**Brief:** Below are some entries. Output each one exactly as it appears.
===== Excerpted data =====
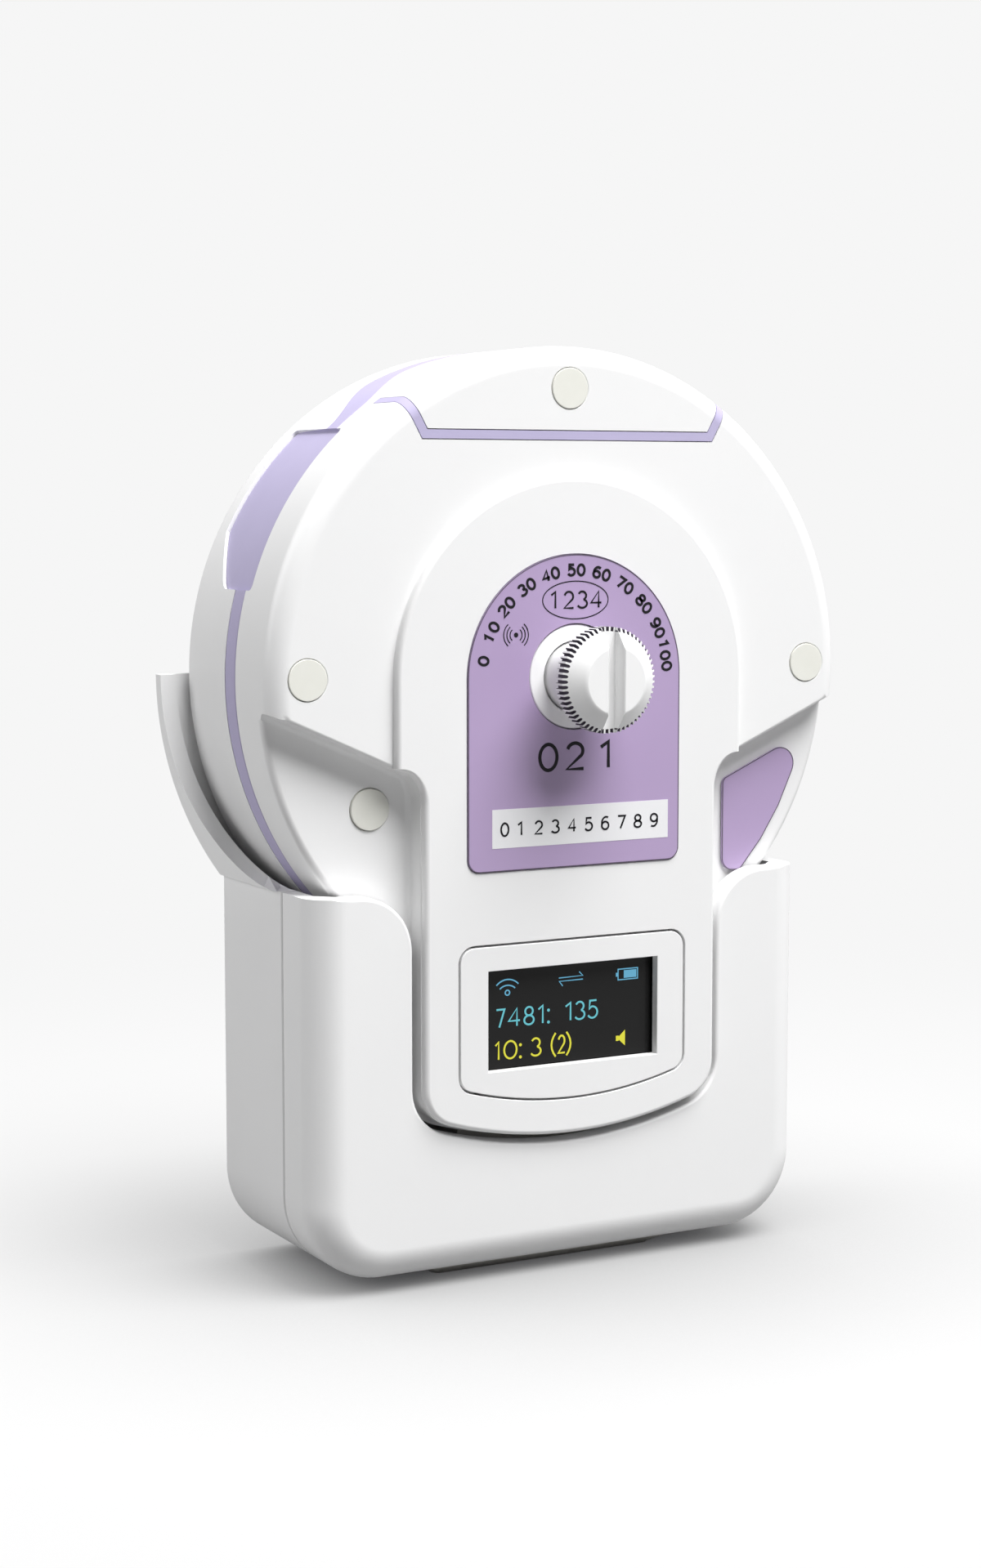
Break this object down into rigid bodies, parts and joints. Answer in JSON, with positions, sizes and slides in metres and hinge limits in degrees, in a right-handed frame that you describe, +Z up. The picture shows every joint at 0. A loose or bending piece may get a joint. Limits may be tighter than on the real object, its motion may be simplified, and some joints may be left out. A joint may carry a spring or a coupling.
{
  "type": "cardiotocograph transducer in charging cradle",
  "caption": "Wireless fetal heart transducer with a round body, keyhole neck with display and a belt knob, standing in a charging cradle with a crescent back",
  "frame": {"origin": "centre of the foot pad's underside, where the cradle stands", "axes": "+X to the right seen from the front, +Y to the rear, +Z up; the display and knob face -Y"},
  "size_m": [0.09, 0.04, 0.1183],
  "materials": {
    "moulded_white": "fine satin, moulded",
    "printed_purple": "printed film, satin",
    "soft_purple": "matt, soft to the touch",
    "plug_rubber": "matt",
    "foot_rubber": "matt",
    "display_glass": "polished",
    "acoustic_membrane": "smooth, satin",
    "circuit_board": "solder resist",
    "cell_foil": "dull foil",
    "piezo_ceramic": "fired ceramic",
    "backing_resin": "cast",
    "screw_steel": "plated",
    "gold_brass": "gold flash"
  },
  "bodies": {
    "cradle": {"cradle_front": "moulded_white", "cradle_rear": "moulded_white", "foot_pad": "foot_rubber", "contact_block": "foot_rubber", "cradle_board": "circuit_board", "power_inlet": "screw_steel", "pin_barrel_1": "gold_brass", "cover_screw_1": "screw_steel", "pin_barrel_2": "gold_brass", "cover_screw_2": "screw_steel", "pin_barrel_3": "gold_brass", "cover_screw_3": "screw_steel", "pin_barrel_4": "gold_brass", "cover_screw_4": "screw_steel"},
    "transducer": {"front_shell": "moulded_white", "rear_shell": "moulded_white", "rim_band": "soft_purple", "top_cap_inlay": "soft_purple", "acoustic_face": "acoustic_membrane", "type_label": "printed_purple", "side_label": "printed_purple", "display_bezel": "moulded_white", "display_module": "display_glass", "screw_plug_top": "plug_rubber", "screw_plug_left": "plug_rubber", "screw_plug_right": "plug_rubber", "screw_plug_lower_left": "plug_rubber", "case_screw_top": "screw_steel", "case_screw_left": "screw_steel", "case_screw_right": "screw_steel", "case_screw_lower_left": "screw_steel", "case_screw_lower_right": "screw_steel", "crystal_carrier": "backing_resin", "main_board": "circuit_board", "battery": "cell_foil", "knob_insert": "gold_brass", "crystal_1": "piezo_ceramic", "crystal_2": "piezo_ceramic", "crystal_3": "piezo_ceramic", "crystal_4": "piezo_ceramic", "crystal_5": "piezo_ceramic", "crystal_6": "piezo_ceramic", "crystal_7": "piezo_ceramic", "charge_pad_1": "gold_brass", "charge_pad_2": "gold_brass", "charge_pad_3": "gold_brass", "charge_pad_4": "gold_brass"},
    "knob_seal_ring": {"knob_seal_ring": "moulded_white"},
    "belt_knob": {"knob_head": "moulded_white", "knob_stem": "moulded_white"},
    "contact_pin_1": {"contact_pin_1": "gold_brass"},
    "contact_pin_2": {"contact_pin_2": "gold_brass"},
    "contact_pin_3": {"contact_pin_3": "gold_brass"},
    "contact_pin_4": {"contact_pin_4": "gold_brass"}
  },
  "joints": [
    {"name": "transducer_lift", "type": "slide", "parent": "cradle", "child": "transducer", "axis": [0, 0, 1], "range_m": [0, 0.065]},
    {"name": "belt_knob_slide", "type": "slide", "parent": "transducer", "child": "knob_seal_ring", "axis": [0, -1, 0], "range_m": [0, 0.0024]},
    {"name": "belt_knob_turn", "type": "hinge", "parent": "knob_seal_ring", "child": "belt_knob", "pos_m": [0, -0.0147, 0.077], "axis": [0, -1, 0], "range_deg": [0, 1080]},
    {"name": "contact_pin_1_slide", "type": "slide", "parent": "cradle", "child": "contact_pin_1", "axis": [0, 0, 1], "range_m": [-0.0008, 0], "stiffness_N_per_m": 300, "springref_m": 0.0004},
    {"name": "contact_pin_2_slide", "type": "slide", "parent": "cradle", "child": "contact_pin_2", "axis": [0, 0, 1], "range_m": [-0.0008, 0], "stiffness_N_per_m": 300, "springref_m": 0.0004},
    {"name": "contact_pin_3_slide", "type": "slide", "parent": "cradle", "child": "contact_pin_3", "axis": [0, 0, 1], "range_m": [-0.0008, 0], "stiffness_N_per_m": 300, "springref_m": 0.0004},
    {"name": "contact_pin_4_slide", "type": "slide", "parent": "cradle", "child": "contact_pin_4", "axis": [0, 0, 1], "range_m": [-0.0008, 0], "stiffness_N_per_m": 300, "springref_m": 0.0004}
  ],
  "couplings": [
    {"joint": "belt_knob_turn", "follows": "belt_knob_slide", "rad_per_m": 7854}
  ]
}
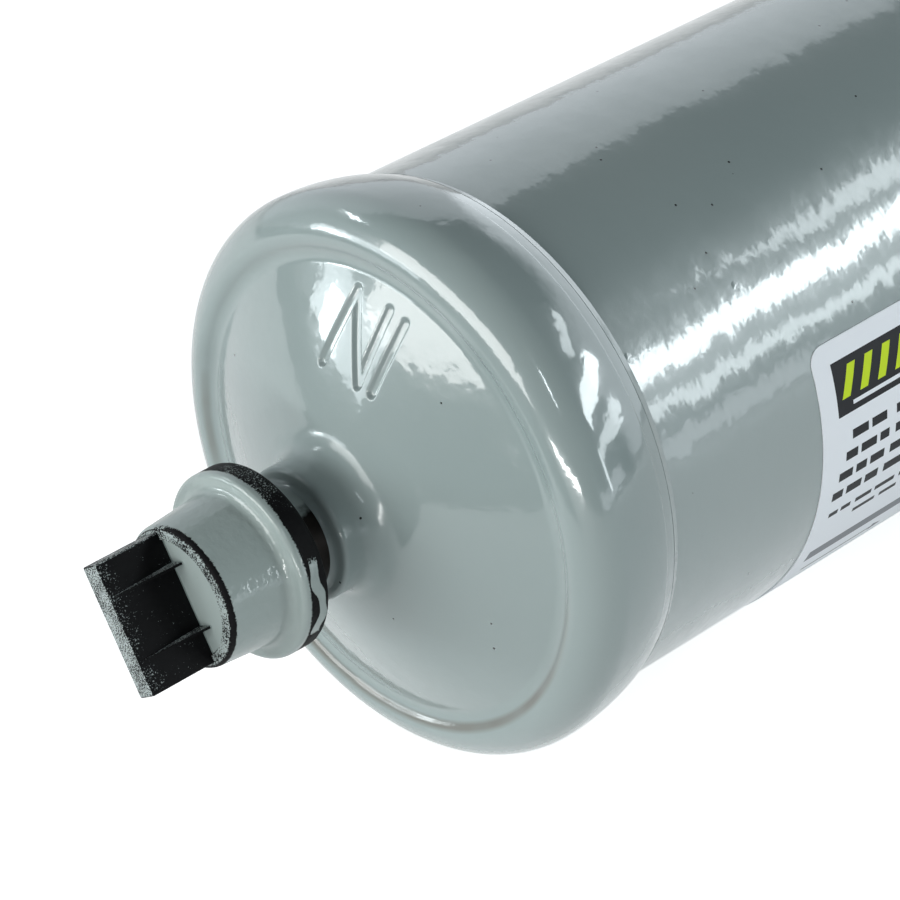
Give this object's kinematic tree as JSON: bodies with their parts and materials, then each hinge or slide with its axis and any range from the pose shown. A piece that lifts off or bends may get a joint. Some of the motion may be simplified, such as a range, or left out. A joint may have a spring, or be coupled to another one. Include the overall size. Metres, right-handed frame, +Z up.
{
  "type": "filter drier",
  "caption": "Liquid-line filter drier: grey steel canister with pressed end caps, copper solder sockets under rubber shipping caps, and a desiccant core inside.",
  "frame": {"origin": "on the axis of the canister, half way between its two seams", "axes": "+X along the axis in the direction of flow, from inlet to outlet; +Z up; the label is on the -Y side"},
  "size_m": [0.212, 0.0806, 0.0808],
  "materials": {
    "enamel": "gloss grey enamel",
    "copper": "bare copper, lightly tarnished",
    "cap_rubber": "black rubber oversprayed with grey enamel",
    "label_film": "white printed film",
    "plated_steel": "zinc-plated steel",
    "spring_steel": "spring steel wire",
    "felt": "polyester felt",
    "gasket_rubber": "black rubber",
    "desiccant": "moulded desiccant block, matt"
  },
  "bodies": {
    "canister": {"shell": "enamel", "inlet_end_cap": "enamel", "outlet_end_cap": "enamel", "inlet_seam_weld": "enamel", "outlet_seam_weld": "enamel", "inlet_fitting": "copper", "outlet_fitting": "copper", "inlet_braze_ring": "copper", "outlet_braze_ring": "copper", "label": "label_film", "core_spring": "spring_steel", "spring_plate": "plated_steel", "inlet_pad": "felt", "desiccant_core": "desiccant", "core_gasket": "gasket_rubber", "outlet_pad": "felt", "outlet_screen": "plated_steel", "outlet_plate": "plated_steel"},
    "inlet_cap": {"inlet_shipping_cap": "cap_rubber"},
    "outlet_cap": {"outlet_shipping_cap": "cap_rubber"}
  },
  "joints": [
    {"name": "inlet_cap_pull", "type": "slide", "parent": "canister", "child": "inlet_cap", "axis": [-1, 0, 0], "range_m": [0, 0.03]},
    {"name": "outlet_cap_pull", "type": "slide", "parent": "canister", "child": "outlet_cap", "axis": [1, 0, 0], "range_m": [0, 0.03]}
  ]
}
=====
**The response:**
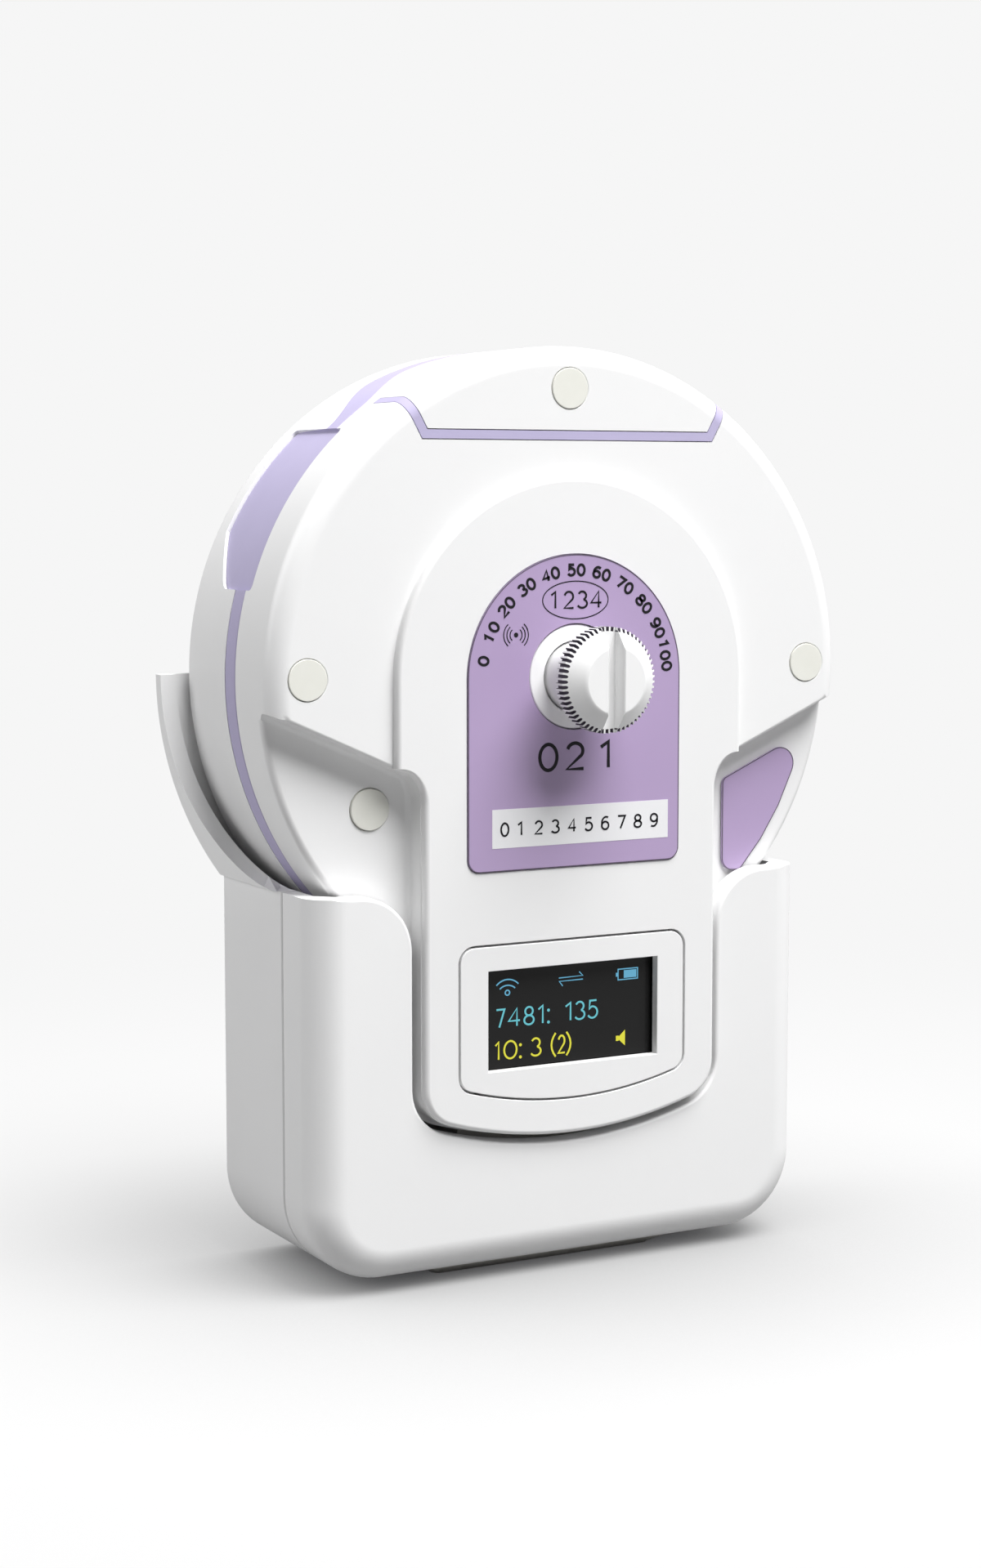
Break this object down into rigid bodies, parts and joints. Answer in JSON, with positions, sizes and slides in metres and hinge limits in degrees, in a right-handed frame that you describe, +Z up. The picture shows every joint at 0. A loose or bending piece may get a joint. Limits may be tighter than on the real object, its motion may be simplified, and some joints may be left out. A joint may carry a spring or a coupling.
{
  "type": "cardiotocograph transducer in charging cradle",
  "caption": "Wireless fetal heart transducer with a round body, keyhole neck with display and a belt knob, standing in a charging cradle with a crescent back",
  "frame": {"origin": "centre of the foot pad's underside, where the cradle stands", "axes": "+X to the right seen from the front, +Y to the rear, +Z up; the display and knob face -Y"},
  "size_m": [0.09, 0.04, 0.1183],
  "materials": {
    "moulded_white": "fine satin, moulded",
    "printed_purple": "printed film, satin",
    "soft_purple": "matt, soft to the touch",
    "plug_rubber": "matt",
    "foot_rubber": "matt",
    "display_glass": "polished",
    "acoustic_membrane": "smooth, satin",
    "circuit_board": "solder resist",
    "cell_foil": "dull foil",
    "piezo_ceramic": "fired ceramic",
    "backing_resin": "cast",
    "screw_steel": "plated",
    "gold_brass": "gold flash"
  },
  "bodies": {
    "cradle": {"cradle_front": "moulded_white", "cradle_rear": "moulded_white", "foot_pad": "foot_rubber", "contact_block": "foot_rubber", "cradle_board": "circuit_board", "power_inlet": "screw_steel", "pin_barrel_1": "gold_brass", "cover_screw_1": "screw_steel", "pin_barrel_2": "gold_brass", "cover_screw_2": "screw_steel", "pin_barrel_3": "gold_brass", "cover_screw_3": "screw_steel", "pin_barrel_4": "gold_brass", "cover_screw_4": "screw_steel"},
    "transducer": {"front_shell": "moulded_white", "rear_shell": "moulded_white", "rim_band": "soft_purple", "top_cap_inlay": "soft_purple", "acoustic_face": "acoustic_membrane", "type_label": "printed_purple", "side_label": "printed_purple", "display_bezel": "moulded_white", "display_module": "display_glass", "screw_plug_top": "plug_rubber", "screw_plug_left": "plug_rubber", "screw_plug_right": "plug_rubber", "screw_plug_lower_left": "plug_rubber", "case_screw_top": "screw_steel", "case_screw_left": "screw_steel", "case_screw_right": "screw_steel", "case_screw_lower_left": "screw_steel", "case_screw_lower_right": "screw_steel", "crystal_carrier": "backing_resin", "main_board": "circuit_board", "battery": "cell_foil", "knob_insert": "gold_brass", "crystal_1": "piezo_ceramic", "crystal_2": "piezo_ceramic", "crystal_3": "piezo_ceramic", "crystal_4": "piezo_ceramic", "crystal_5": "piezo_ceramic", "crystal_6": "piezo_ceramic", "crystal_7": "piezo_ceramic", "charge_pad_1": "gold_brass", "charge_pad_2": "gold_brass", "charge_pad_3": "gold_brass", "charge_pad_4": "gold_brass"},
    "knob_seal_ring": {"knob_seal_ring": "moulded_white"},
    "belt_knob": {"knob_head": "moulded_white", "knob_stem": "moulded_white"},
    "contact_pin_1": {"contact_pin_1": "gold_brass"},
    "contact_pin_2": {"contact_pin_2": "gold_brass"},
    "contact_pin_3": {"contact_pin_3": "gold_brass"},
    "contact_pin_4": {"contact_pin_4": "gold_brass"}
  },
  "joints": [
    {"name": "transducer_lift", "type": "slide", "parent": "cradle", "child": "transducer", "axis": [0, 0, 1], "range_m": [0, 0.065]},
    {"name": "belt_knob_slide", "type": "slide", "parent": "transducer", "child": "knob_seal_ring", "axis": [0, -1, 0], "range_m": [0, 0.0024]},
    {"name": "belt_knob_turn", "type": "hinge", "parent": "knob_seal_ring", "child": "belt_knob", "pos_m": [0, -0.0147, 0.077], "axis": [0, -1, 0], "range_deg": [0, 1080]},
    {"name": "contact_pin_1_slide", "type": "slide", "parent": "cradle", "child": "contact_pin_1", "axis": [0, 0, 1], "range_m": [-0.0008, 0], "stiffness_N_per_m": 300, "springref_m": 0.0004},
    {"name": "contact_pin_2_slide", "type": "slide", "parent": "cradle", "child": "contact_pin_2", "axis": [0, 0, 1], "range_m": [-0.0008, 0], "stiffness_N_per_m": 300, "springref_m": 0.0004},
    {"name": "contact_pin_3_slide", "type": "slide", "parent": "cradle", "child": "contact_pin_3", "axis": [0, 0, 1], "range_m": [-0.0008, 0], "stiffness_N_per_m": 300, "springref_m": 0.0004},
    {"name": "contact_pin_4_slide", "type": "slide", "parent": "cradle", "child": "contact_pin_4", "axis": [0, 0, 1], "range_m": [-0.0008, 0], "stiffness_N_per_m": 300, "springref_m": 0.0004}
  ],
  "couplings": [
    {"joint": "belt_knob_turn", "follows": "belt_knob_slide", "rad_per_m": 7854}
  ]
}
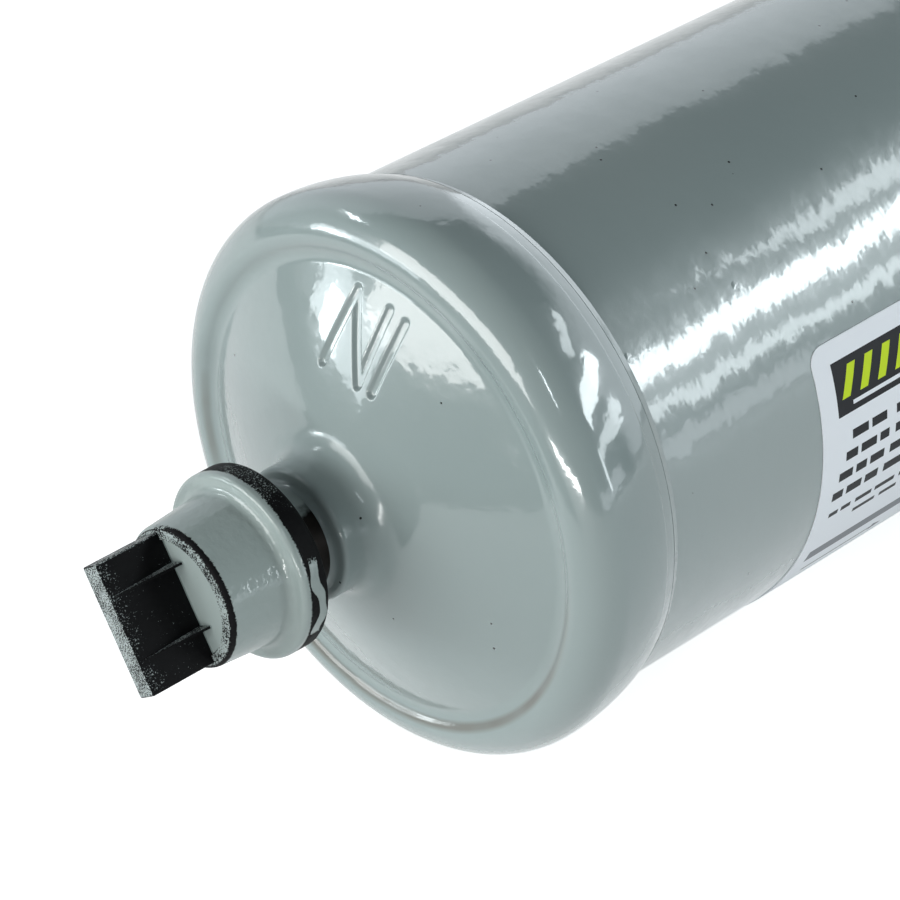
Give this object's kinematic tree as JSON: bodies with their parts and materials, then each hinge or slide with its axis and any range from the pose shown. A piece that lifts off or bends may get a joint. Some of the motion may be simplified, such as a range, or left out. A joint may have a spring, or be coupled to another one. Include the overall size. Metres, right-handed frame, +Z up.
{
  "type": "filter drier",
  "caption": "Liquid-line filter drier: grey steel canister with pressed end caps, copper solder sockets under rubber shipping caps, and a desiccant core inside.",
  "frame": {"origin": "on the axis of the canister, half way between its two seams", "axes": "+X along the axis in the direction of flow, from inlet to outlet; +Z up; the label is on the -Y side"},
  "size_m": [0.212, 0.0806, 0.0808],
  "materials": {
    "enamel": "gloss grey enamel",
    "copper": "bare copper, lightly tarnished",
    "cap_rubber": "black rubber oversprayed with grey enamel",
    "label_film": "white printed film",
    "plated_steel": "zinc-plated steel",
    "spring_steel": "spring steel wire",
    "felt": "polyester felt",
    "gasket_rubber": "black rubber",
    "desiccant": "moulded desiccant block, matt"
  },
  "bodies": {
    "canister": {"shell": "enamel", "inlet_end_cap": "enamel", "outlet_end_cap": "enamel", "inlet_seam_weld": "enamel", "outlet_seam_weld": "enamel", "inlet_fitting": "copper", "outlet_fitting": "copper", "inlet_braze_ring": "copper", "outlet_braze_ring": "copper", "label": "label_film", "core_spring": "spring_steel", "spring_plate": "plated_steel", "inlet_pad": "felt", "desiccant_core": "desiccant", "core_gasket": "gasket_rubber", "outlet_pad": "felt", "outlet_screen": "plated_steel", "outlet_plate": "plated_steel"},
    "inlet_cap": {"inlet_shipping_cap": "cap_rubber"},
    "outlet_cap": {"outlet_shipping_cap": "cap_rubber"}
  },
  "joints": [
    {"name": "inlet_cap_pull", "type": "slide", "parent": "canister", "child": "inlet_cap", "axis": [-1, 0, 0], "range_m": [0, 0.03]},
    {"name": "outlet_cap_pull", "type": "slide", "parent": "canister", "child": "outlet_cap", "axis": [1, 0, 0], "range_m": [0, 0.03]}
  ]
}